DATA SECTION:

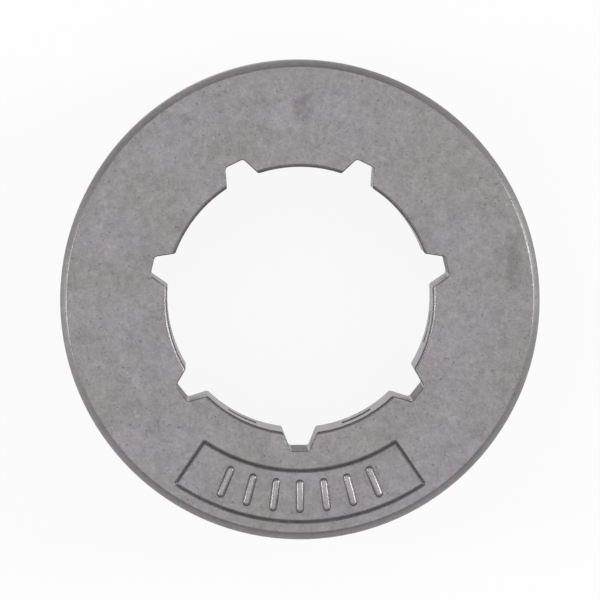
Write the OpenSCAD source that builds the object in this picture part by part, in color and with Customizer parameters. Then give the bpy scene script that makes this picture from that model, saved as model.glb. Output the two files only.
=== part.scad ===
// Rim sprocket for a chainsaw clutch drum: one hardened steel ring that floats on a splined
// hub and drives the saw chain. All lengths are in millimetres and all angles in degrees.
// The marked face looks up, along +Z, and the marking panel lies towards -Y.

/* [Rim] */
// Pitch of the saw chain: half the distance that three of its rivets span
chain_pitch = 9.525; // [9.2:0.005:10.3]
// Number of teeth, one between each two pockets
teeth = 7; // [7:1:8]
// How far the rails lie inside the circle of the chain's rivets
rail_drop = 3; // [2.6:0.1:3.4]
// Width of the rim between its two flat faces
rim_w = 12.7; // [10:0.1:16]
// Bevel that breaks the outer edge of each face
rim_bevel = 0.5; // [0.2:0.05:0.8]

/* [Chain pockets] */
// Width of the slot that guides the chain's drive links between the rails
slot_w = 3.2; // [2:0.1:4.5]
// Depth of a pocket from the rails to its flat floor
pocket_depth = 6.4; // [5:0.1:6.8]
// Length of a pocket's opening along the rim
pocket_mouth_l = 11; // [9:0.1:11.6]
// Length of a pocket at its floor
pocket_floor_l = 5.8; // [4.8:0.1:6.4]
// Radius in the two corners of a pocket's floor
pocket_corner_r = 1.6; // [0.6:0.1:2]
// Width of the chip window from each pocket's floor to the bore
window_w = 2.4; // [1.6:0.1:2.6]

/* [Splined bore] */
// Diameter of the bore over the lands that ride on the hub
bore_d = 20.4; // [19.8:0.1:20.8]
// Number of spline grooves
grooves = 7; // [6:1:8]
// Depth of a spline groove outside the bore
groove_depth = 1.4; // [1:0.05:1.5]
// Width of a spline groove where it leaves the bore
groove_mouth_w = 2.6; // [2.2:0.05:3]
// Width of a spline groove at its floor
groove_floor_w = 1.5; // [1.2:0.05:1.8]
// Radius in the corners of a spline groove's floor
groove_corner_r = 0.3; // [0.1:0.05:0.4]
// Bevel that leads the hub into each end of the bore
bore_bevel = 0.2; // [0.1:0.05:0.5]

/* [Marking panel] */
// Width of the plain face between the panel and the rim's outside
panel_margin = 1.25; // [1:0.05:2]
// Width of the sunk panel, from its outer arc to its inner one
panel_w = 4.15; // [2:0.05:4.5]
// Angle that the panel spans
panel_span = 69; // [40:1:90]
// Depth of the panel below the face
panel_depth = 0.4; // [0.2:0.05:0.6]
// Slope of the panel's four sides, from the vertical
panel_draft = 30; // [10:1:50]

/* [Hidden] */
$fn = 128;
steel = [0.59, 0.57, 0.58];
// The chain bends at every rivet, so its rivets lie on a polygon with two corners a tooth
rivet_r = chain_pitch / 2 / sin(90 / teeth);
rim_r = rivet_r - rail_drop;
pocket_floor_r = rim_r - pocket_depth;
bore_r = bore_d / 2;
panel_r = rim_r - panel_margin;
tooth_step = 360 / teeth;
groove_step = 360 / grooves;
// Direction of the marking panel and of the groove and the tooth behind it
marked_side = -90;
// Flat strips that make up each rounded corner
corner_strips = 8;
// How far a cutting shape runs past the surface that it opens
past = 1;

// Points along an arc about a centre, from one angle to another
function arc(centre, r, from, to) = [
    for (i = [0 : corner_strips])
        let (angle = from + (to - from) * i / corner_strips)
            centre + r * [cos(angle), sin(angle)]
];

// Straight groove in plan: it starts at the X axis with one width and narrows to a floor at
// y = depth, whose two corners are rounded.
module tapered_groove(mouth_w, floor_w, depth, corner_r) {
    flank = atan((mouth_w - floor_w) / 2 / depth);
    corner_x = floor_w / 2 + corner_r * tan(flank) - corner_r / cos(flank);
    corner_y = depth - corner_r;
    polygon(concat(
        [[-mouth_w / 2, 0], [mouth_w / 2, 0]],
        arc([corner_x, corner_y], corner_r, flank, 90),
        arc([-corner_x, corner_y], corner_r, 90, 180 - flank)
    ));
}

// The turned blank: a plain disc with both outer edges bevelled
module blank() {
    rotate_extrude()
        polygon([
            [0, 0],
            [rim_r - rim_bevel, 0],
            [rim_r, rim_bevel],
            [rim_r, rim_w - rim_bevel],
            [rim_r - rim_bevel, rim_w],
            [0, rim_w]
        ]);
}

// Bore with a groove for each spline of the hub and a lead-in bevel at both ends
module splined_bore() {
    slope = (groove_mouth_w - groove_floor_w) / groove_depth;
    translate([0, 0, -past])
        linear_extrude(rim_w + 2 * past)
            union() {
                circle(r = bore_r);
                for (i = [0 : grooves - 1])
                    rotate(marked_side - 90 + i * groove_step)
                        translate([0, bore_r - past])
                            tapered_groove(
                                groove_mouth_w + past * slope,
                                groove_floor_w,
                                groove_depth + past,
                                groove_corner_r
                            );
            }
    for (end = [0, 1])
        translate([0, 0, end * rim_w])
            mirror([0, 0, end])
                translate([0, 0, -past])
                    cylinder(h = bore_bevel + past, r1 = bore_r + bore_bevel + past, r2 = bore_r);
}

// One pocket for a drive link, with the narrow window that lets chips out into the bore
module chain_pocket() {
    slope = (pocket_mouth_l - pocket_floor_l) / pocket_depth;
    translate([0, 0, (rim_w - slot_w) / 2])
        linear_extrude(slot_w)
            union() {
                translate([0, rim_r + past])
                    mirror([0, 1])
                        tapered_groove(
                            pocket_mouth_l + past * slope,
                            pocket_floor_l,
                            pocket_depth + past,
                            pocket_corner_r
                        );
                translate([-window_w / 2, bore_r - past])
                    square([window_w, pocket_floor_r - bore_r + 2 * past]);
            }
}

// Sunk panel in the upper face: a sector of a ring whose four sides slope down to its floor
module marking_panel() {
    side_run = panel_depth * tan(panel_draft);
    past_run = past * tan(panel_draft);
    reach = 2 * rim_r;
    rotate(marked_side)
        intersection() {
            rotate_extrude()
                polygon([
                    [panel_r - panel_w + side_run, rim_w - panel_depth],
                    [panel_r - side_run, rim_w - panel_depth],
                    [panel_r + past_run, rim_w + past],
                    [panel_r - panel_w - past_run, rim_w + past]
                ]);
            intersection_for (side = [-1, 1])
                rotate(side * panel_span / 2)
                    translate([0, 0, rim_w])
                        rotate([-side * panel_draft, 0, 0])
                            translate([0, -(side + 1) / 2 * reach, -reach])
                                cube([reach, reach, 2 * reach]);
        }
}

module rim_sprocket() {
    color(steel)
        difference() {
            blank();
            splined_bore();
            for (i = [0 : teeth - 1])
                rotate(marked_side - 90 + (i + 1 / 2) * tooth_step)
                    chain_pocket();
            marking_panel();
        }
}

rim_sprocket();
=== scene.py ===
"""Looks of the rim sprocket: blasted end faces, turned rails, a broached bore, cast pockets and
a sunk panel that holds seven plain raised marks. Lengths are in metres, in the CAD frame; the
materials work in millimetres."""

from math import cos, hypot, pi, radians, sin

import bmesh
import bpy
from mathutils import Matrix, Vector


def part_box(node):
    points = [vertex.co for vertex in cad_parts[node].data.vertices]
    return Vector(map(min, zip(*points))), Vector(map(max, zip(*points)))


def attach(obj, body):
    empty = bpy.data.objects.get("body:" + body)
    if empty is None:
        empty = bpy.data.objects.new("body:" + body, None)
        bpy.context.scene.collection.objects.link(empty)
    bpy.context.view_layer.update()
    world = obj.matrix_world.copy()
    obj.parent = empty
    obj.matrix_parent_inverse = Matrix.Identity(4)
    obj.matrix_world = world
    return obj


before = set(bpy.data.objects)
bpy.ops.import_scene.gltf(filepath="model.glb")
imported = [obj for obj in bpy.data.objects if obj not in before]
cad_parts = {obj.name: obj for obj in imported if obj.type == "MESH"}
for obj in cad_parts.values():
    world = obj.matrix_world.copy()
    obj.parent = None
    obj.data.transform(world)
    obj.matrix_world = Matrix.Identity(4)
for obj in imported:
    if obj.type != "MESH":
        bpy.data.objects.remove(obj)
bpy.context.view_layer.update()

MM = 0.001
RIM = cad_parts["rim_sprocket"]
LOW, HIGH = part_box("rim_sprocket")
RIM_R = (HIGH.x - LOW.x) / 2
MARKS_WANTED = 7

# Sizes of the CAD solid that the finishes and the marks follow
RIM_BEVEL = 0.5 * MM
GROOVE_R = 11.6 * MM
PANEL_R = RIM_R - 1.25 * MM
PANEL_W = 4.15 * MM
PANEL_DEPTH = 0.4 * MM
PANEL_SIDE = -90

# Every edge of the ring is broken by the blasting
EDGE_RADIUS = 0.1 * MM
EDGE_STEPS = 3
EDGE_ANGLE = radians(25)
FLAT_ANGLE = radians(0.5)
SAME_POINT = 0.001 * MM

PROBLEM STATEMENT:
Please write out exactly the lines from the start of the data through the line that contains "rim_bevel = 0.5; // [0.2:0.05:0.8]", both ends included, and nothing else.

CORRECT ANSWER:
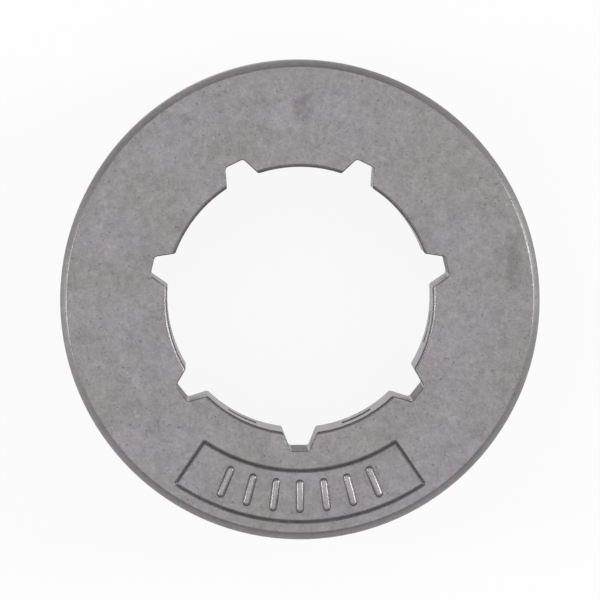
Write the OpenSCAD source that builds the object in this picture part by part, in color and with Customizer parameters. Then give the bpy scene script that makes this picture from that model, saved as model.glb. Output the two files only.
=== part.scad ===
// Rim sprocket for a chainsaw clutch drum: one hardened steel ring that floats on a splined
// hub and drives the saw chain. All lengths are in millimetres and all angles in degrees.
// The marked face looks up, along +Z, and the marking panel lies towards -Y.

/* [Rim] */
// Pitch of the saw chain: half the distance that three of its rivets span
chain_pitch = 9.525; // [9.2:0.005:10.3]
// Number of teeth, one between each two pockets
teeth = 7; // [7:1:8]
// How far the rails lie inside the circle of the chain's rivets
rail_drop = 3; // [2.6:0.1:3.4]
// Width of the rim between its two flat faces
rim_w = 12.7; // [10:0.1:16]
// Bevel that breaks the outer edge of each face
rim_bevel = 0.5; // [0.2:0.05:0.8]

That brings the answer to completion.